Skin cytochrome P450 status and percutaneous penetration: enhanced dermal absorption and altered local disposition of 3,3',4,4'-tetrachlorobiphenyl and pentachlorophenol.
Perspectives in Percutaneous Penetration. Brain KR, Walters KA, eds., Cardiff, UK: STS Publishing, 2000 Jan; 7a:115
Chemical mixture and sequential chemical dermal exposure reflects the real-world scenario in the workplace, environment, or residential setting. Cutaneous metabolism has a great effect on the local and systemic health hazard of a topically applied chemical by modifying its disposition fate and biological activity. To quantify the effects of skin cytochrome (Cyt) P450 induction on local distribution and dermal absorption, 14C labeled 3,3',4,4' -tetrachlorobiphenyl (TCB, in acetone) or pentachlorophenol (PCP, in ethanol) was topically applied to in vivo (n=3), ex vivo (isolated perfused skin, n=4), and in vitro (flow-through diffusion cells, n=7) porcine models, at 40 ug/cm2 with or without Cyt P450 inducer benzo[a]pyrene (B[a]P) pretreatment.
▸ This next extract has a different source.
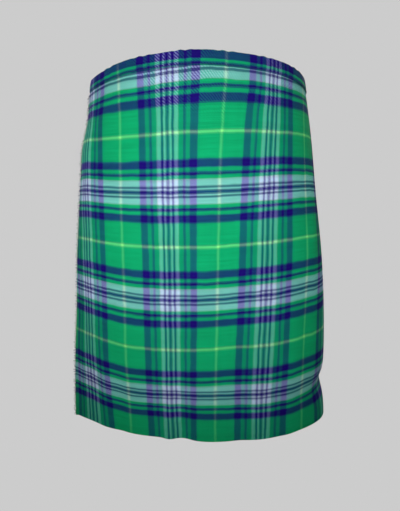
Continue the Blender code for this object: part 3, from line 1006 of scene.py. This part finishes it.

Skin Cyt P450 induction enhanced the dermal absorption of TCB and PCP in all the three models. A 2-4 fold increase in 8 h 14C percutaneous absorption was observed in the ex vivo model (TCB 0.11 to 0.46%; PCP 1.1 to 3.2%) and in vitro (TCB 0.21 to 0.48%; PCP 0.20 to 0.66%) due to cutaneous P450 induction. Under P450 induction (control), 5% (2%) and 6% (3%) of the TCB and PCP doses were excreted in urine, respectively. The corresponding values in feces were 4% (3%) and 8% (6%). If the in vivo observation period was prolonged to several weeks, the total absorption was 23-30% for TCB and 50-70% for PCP regardless of skin Cyt P450 induction, indicating the observation duration has to be considered when designing a study to detect the effect of skin P450 on dermal absorption, perhaps as short as 3-5 days. Skin Cyt P450 induction also changed label penetration depth and distribution pattern in local cutaneous tissues, suggesting that the enhanced cutaneous TCB and PCP metabolism can change the toxicity profile (cutaneous vs systemic). On average, 82% and 83% of the topical TCB and PCP doses were recovered. In conclusion, the effects of cutaneous metabolism manipulation by pre-exposed or co-administered enzyme inducer(s) such as B[a]P need to be taken into account in dermal risk assessment and transdermal drug delivery.